Task. The data below needs to be returned exactly, line for line.
--- BEGIN ---
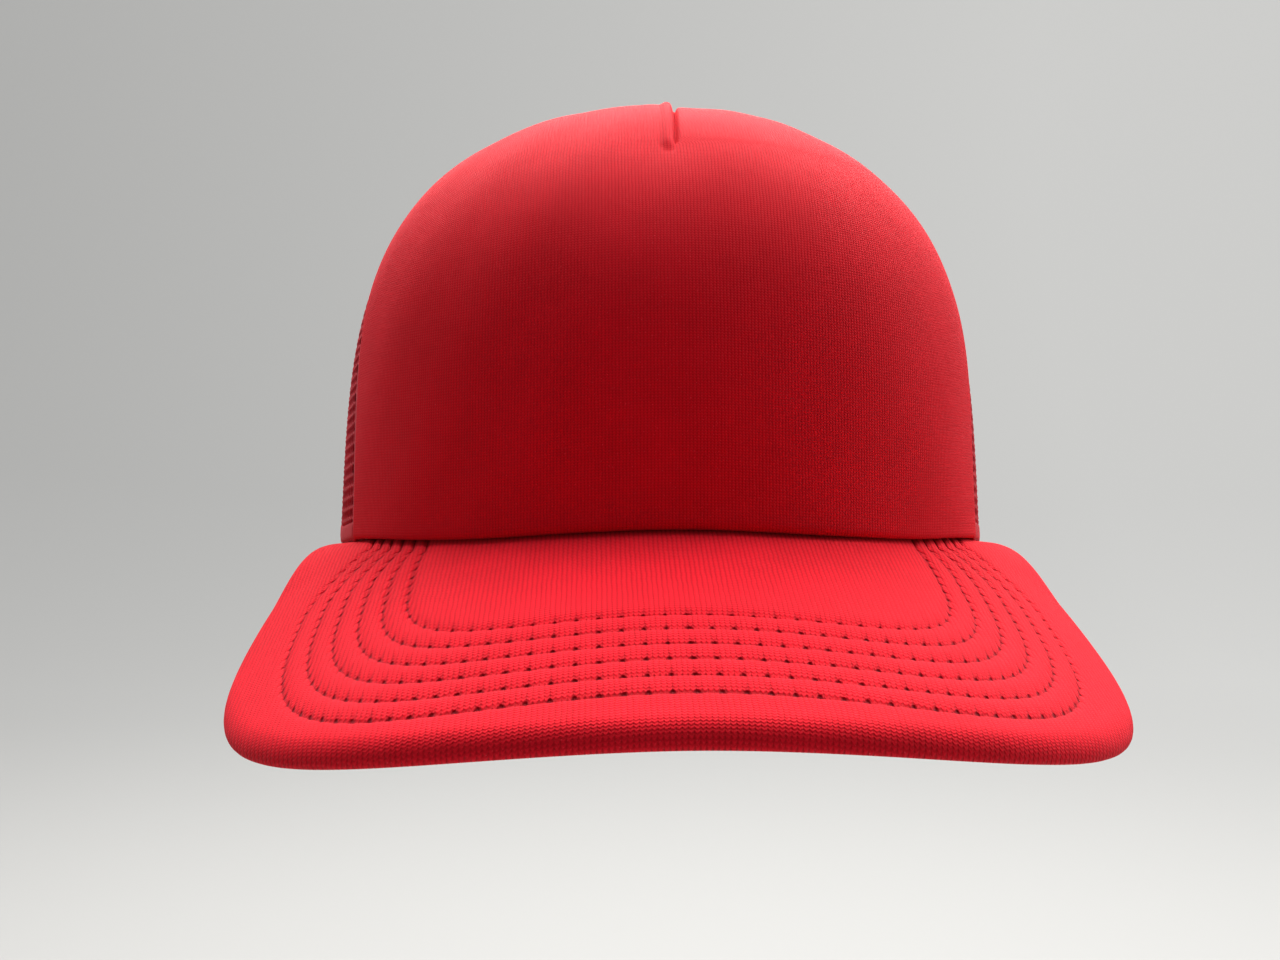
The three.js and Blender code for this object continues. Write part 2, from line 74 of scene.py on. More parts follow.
VISOR_LIFT = 38
VISOR_TILT = math.radians(17.3)
VISOR_BEND_RADIUS = 169
VISOR_HALF_WIDTH = 90
VISOR_WIDEST = -96
VISOR_TIP = -174.4
VISOR_POWER = 2.25
TEMPLE = (81.5, -35)
TEMPLE_TURN = math.radians(73)
LEVEL_FROM = -75
LEVEL_TO = -34
FRONT_SHARE = 0.72
VISOR_TUCK = 3.6
VISOR_THICKNESS = 5.6
RIM_INSET = 2.6
ROW_COUNT = 6
ROW_HALF = (54, 4.65)
ROW_FRONT = (-135.8, -5.65)
ROW_POWER = (3.4, -0.1)
ROW_TURN = (36, 2.8)
ROW_STRAIGHT_FROM = 0.82
LOWEST_LEVEL = -5.5
HIGHEST_LEVEL = 9.0
ROW_SPACING = 5.2
NEEDLE_PITCH = 4.0

BAND_HEIGHT = 32
BAND_TURN = math.radians(147)
BAND_DROP = 4.5
BAND_STITCH_HEIGHT = 5.4

ARCH_HALF_WIDTH = 45
ARCH_HEIGHT = 57
ARCH_POWER = 2.2
BINDING_WIDTH = 7
BINDING_ROW = 5.4
STRAP_BOTTOM = 3
STRAP_TOP = 21
STRAP_MIDDLE = (STRAP_BOTTOM + STRAP_TOP) / 2
HINGE_X = 39.5
TAB_END = 57
STRAP_INNER_DEPTH = 3.4
STRAP_OUTER_DEPTH = 2.1
STEP_END = 33.5
PEG_PITCH = 8
PEG_COUNT = 7
FIRST_PEG = -13.5
FIRST_HOLE = -29.5
PEG_TIP = -18.5
HOLE_TIP = 23.5
HOLE_RADIUS = 2.6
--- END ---
Output.
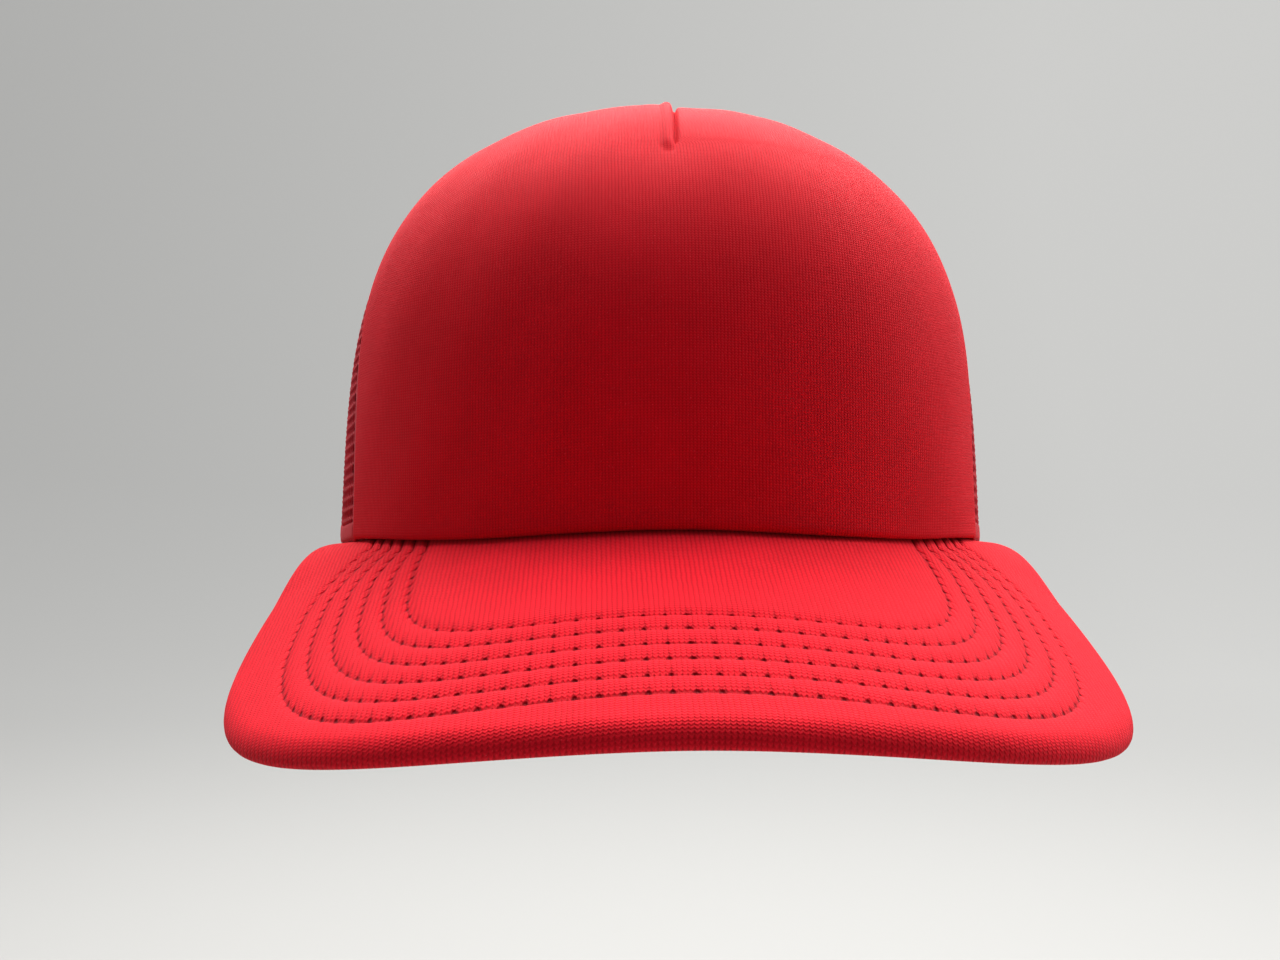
The three.js and Blender code for this object continues. Write part 2, from line 74 of scene.py on. More parts follow.
VISOR_LIFT = 38
VISOR_TILT = math.radians(17.3)
VISOR_BEND_RADIUS = 169
VISOR_HALF_WIDTH = 90
VISOR_WIDEST = -96
VISOR_TIP = -174.4
VISOR_POWER = 2.25
TEMPLE = (81.5, -35)
TEMPLE_TURN = math.radians(73)
LEVEL_FROM = -75
LEVEL_TO = -34
FRONT_SHARE = 0.72
VISOR_TUCK = 3.6
VISOR_THICKNESS = 5.6
RIM_INSET = 2.6
ROW_COUNT = 6
ROW_HALF = (54, 4.65)
ROW_FRONT = (-135.8, -5.65)
ROW_POWER = (3.4, -0.1)
ROW_TURN = (36, 2.8)
ROW_STRAIGHT_FROM = 0.82
LOWEST_LEVEL = -5.5
HIGHEST_LEVEL = 9.0
ROW_SPACING = 5.2
NEEDLE_PITCH = 4.0

BAND_HEIGHT = 32
BAND_TURN = math.radians(147)
BAND_DROP = 4.5
BAND_STITCH_HEIGHT = 5.4

ARCH_HALF_WIDTH = 45
ARCH_HEIGHT = 57
ARCH_POWER = 2.2
BINDING_WIDTH = 7
BINDING_ROW = 5.4
STRAP_BOTTOM = 3
STRAP_TOP = 21
STRAP_MIDDLE = (STRAP_BOTTOM + STRAP_TOP) / 2
HINGE_X = 39.5
TAB_END = 57
STRAP_INNER_DEPTH = 3.4
STRAP_OUTER_DEPTH = 2.1
STEP_END = 33.5
PEG_PITCH = 8
PEG_COUNT = 7
FIRST_PEG = -13.5
FIRST_HOLE = -29.5
PEG_TIP = -18.5
HOLE_TIP = 23.5
HOLE_RADIUS = 2.6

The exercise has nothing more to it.